La résurrection n’est pas une idée : c’est Jésus !
Évangile de Jésus Christ selon saint Luc 20,27-38.
Des sadducéens – ceux qui prétendent qu’il n’y a pas de résurrection – vinrent trouver Jésus,
et ils l’interrogèrent : « Maître, Moïse nous a donné cette loi : Si un homme a un frère marié mais qui meurt sans enfant, qu’il épouse la veuve pour donner une descendance à son frère.

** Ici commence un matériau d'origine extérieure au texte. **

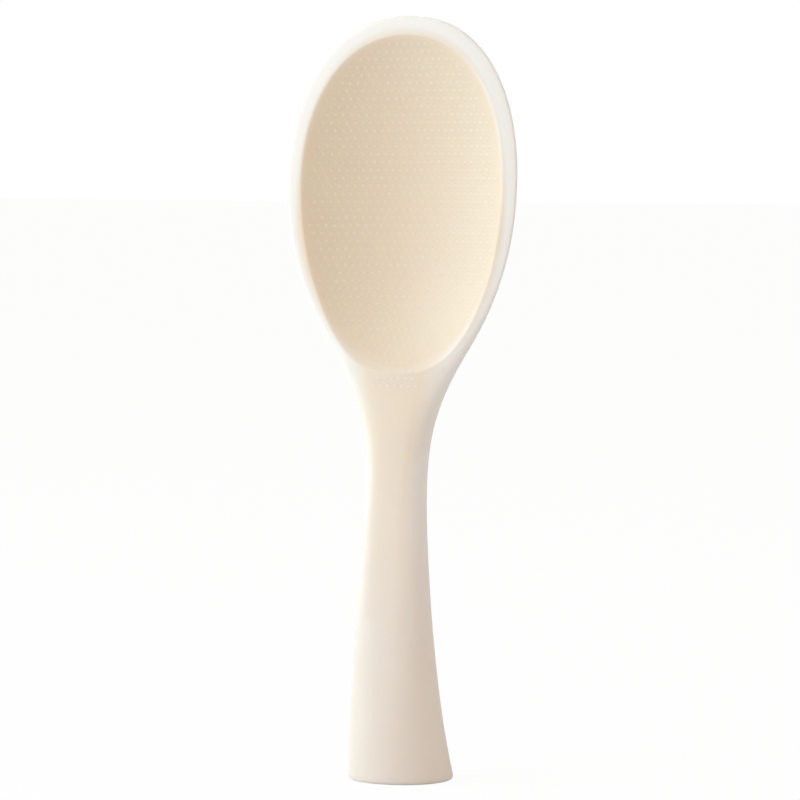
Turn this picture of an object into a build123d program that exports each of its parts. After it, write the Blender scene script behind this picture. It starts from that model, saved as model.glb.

Or, il y avait sept frères : le premier se maria et mourut sans enfant ;
le deuxième,
puis le troisième épousèrent la veuve, et ainsi tous les sept : ils moururent sans laisser d’enfants.
Finalement la femme mourut aussi.
Eh bien, à la résurrection, cette femme, de qui sera-t-elle l’épouse, puisque les sept l’ont eue pour femme ? »
Jésus répond : « Les enfants de ce monde se marient.
Mais ceux qui ont été jugés dignes d’avoir part au monde à venir et à la résurrection d’entre les morts ne se marient pas,
car ils ne peuvent plus mourir : ils sont semblables aux anges, ils sont fils de Dieu, en étant héritiers de la résurrection.
Quant à dire que les morts doivent ressusciter, Moïse lui-même le fait comprendre dans le récit du buisson ardent, quand il appelle le Seigneur : le Dieu d’Abraham, le Dieu d’Isaac, le Dieu de Jacob.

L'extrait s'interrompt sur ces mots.